=== Dataset section ===

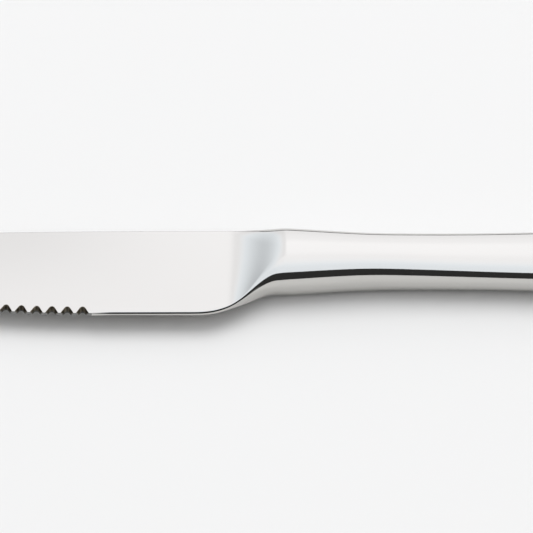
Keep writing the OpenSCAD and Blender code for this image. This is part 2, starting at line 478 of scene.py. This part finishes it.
def place_row(kind, share, w, t, spine_corner, edge_corner):
    """Y and Z of a row of a section, where w and t are half its width and thickness."""
    if kind == "spine_side":
        return w, share * (t - spine_corner.reach_z)
    if kind == "cheek":
        return mix(edge_corner.reach_y - w, w - spine_corner.reach_y, share), t
    if kind == "edge_side":
        return -w, share * (t - edge_corner.reach_z)
    corner = spine_corner if kind == "spine_corner" else edge_corner
    turn = share * math.pi / 2
    across = corner.reach_y * math.cos(turn) ** (2 / corner.power)
    up = corner.reach_z * math.sin(turn) ** (2 / corner.power)
    z = t - corner.reach_z + up
    if kind == "spine_corner":
        return w - corner.reach_y + across, z
    return corner.reach_y - w - across, z


def blade_columns():
    """X of each section from the tip to the shoulder, and its distance from a scallop's middle."""
    s = SCALLOP
    half = scallop_half_length()
    nose = s.nose_radius * math.sin(s.flank_angle)
    right = [nose * i / NOSE_COLUMNS for i in range(NOSE_COLUMNS + 1)]
    right += [mix(nose, half, i / FLANK_COLUMNS) for i in range(1, FLANK_COLUMNS)]
    right += [half - CRISP, half + CRISP, (half + s.pitch / 2) / 2]
    offsets = [-offset for offset in reversed(right[1:])] + right
    columns = []
    for middle in scallop_middles():
        run = math.cos(edge_slope(middle))
        columns += [(middle + offset * run, offset) for offset in offsets]
    first = max(x for x, _ in columns)
    last = min(x for x, _ in columns)
    bend = np.linspace(0, math.pi / 2, POINT_COLUMNS)
    plain = [
        *np.linspace(first, HEEL_X, PLAIN_COLUMNS + 1)[1:],
        *np.linspace(HEEL_X, 0, BOLSTER_COLUMNS + 1)[1:],
        *(TIP_X + WORN.point * (1 - np.cos(bend))),
        *np.linspace(TIP_X + WORN.point, last, NEAR_POINT_COLUMNS + 2)[1:-1],
    ]
    columns += [(x, s.pitch) for x in plain]
    return sorted(columns)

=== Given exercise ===
Print again each line of the listing above, exactly as it appears.

=== Solution for this exercise ===
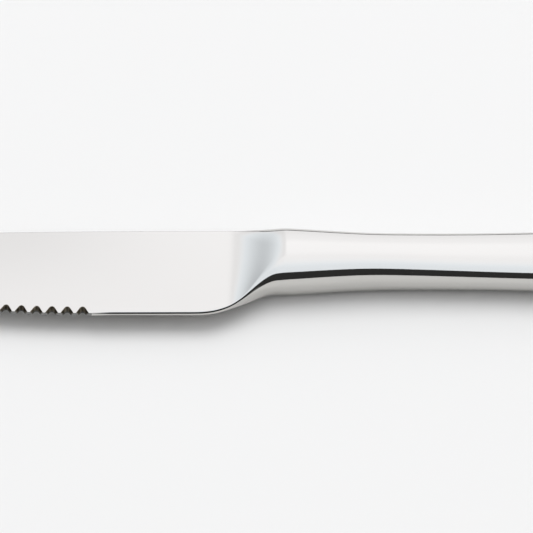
Keep writing the OpenSCAD and Blender code for this image. This is part 2, starting at line 478 of scene.py. This part finishes it.
def place_row(kind, share, w, t, spine_corner, edge_corner):
    """Y and Z of a row of a section, where w and t are half its width and thickness."""
    if kind == "spine_side":
        return w, share * (t - spine_corner.reach_z)
    if kind == "cheek":
        return mix(edge_corner.reach_y - w, w - spine_corner.reach_y, share), t
    if kind == "edge_side":
        return -w, share * (t - edge_corner.reach_z)
    corner = spine_corner if kind == "spine_corner" else edge_corner
    turn = share * math.pi / 2
    across = corner.reach_y * math.cos(turn) ** (2 / corner.power)
    up = corner.reach_z * math.sin(turn) ** (2 / corner.power)
    z = t - corner.reach_z + up
    if kind == "spine_corner":
        return w - corner.reach_y + across, z
    return corner.reach_y - w - across, z


def blade_columns():
    """X of each section from the tip to the shoulder, and its distance from a scallop's middle."""
    s = SCALLOP
    half = scallop_half_length()
    nose = s.nose_radius * math.sin(s.flank_angle)
    right = [nose * i / NOSE_COLUMNS for i in range(NOSE_COLUMNS + 1)]
    right += [mix(nose, half, i / FLANK_COLUMNS) for i in range(1, FLANK_COLUMNS)]
    right += [half - CRISP, half + CRISP, (half + s.pitch / 2) / 2]
    offsets = [-offset for offset in reversed(right[1:])] + right
    columns = []
    for middle in scallop_middles():
        run = math.cos(edge_slope(middle))
        columns += [(middle + offset * run, offset) for offset in offsets]
    first = max(x for x, _ in columns)
    last = min(x for x, _ in columns)
    bend = np.linspace(0, math.pi / 2, POINT_COLUMNS)
    plain = [
        *np.linspace(first, HEEL_X, PLAIN_COLUMNS + 1)[1:],
        *np.linspace(HEEL_X, 0, BOLSTER_COLUMNS + 1)[1:],
        *(TIP_X + WORN.point * (1 - np.cos(bend))),
        *np.linspace(TIP_X + WORN.point, last, NEAR_POINT_COLUMNS + 2)[1:-1],
    ]
    columns += [(x, s.pitch) for x in plain]
    return sorted(columns)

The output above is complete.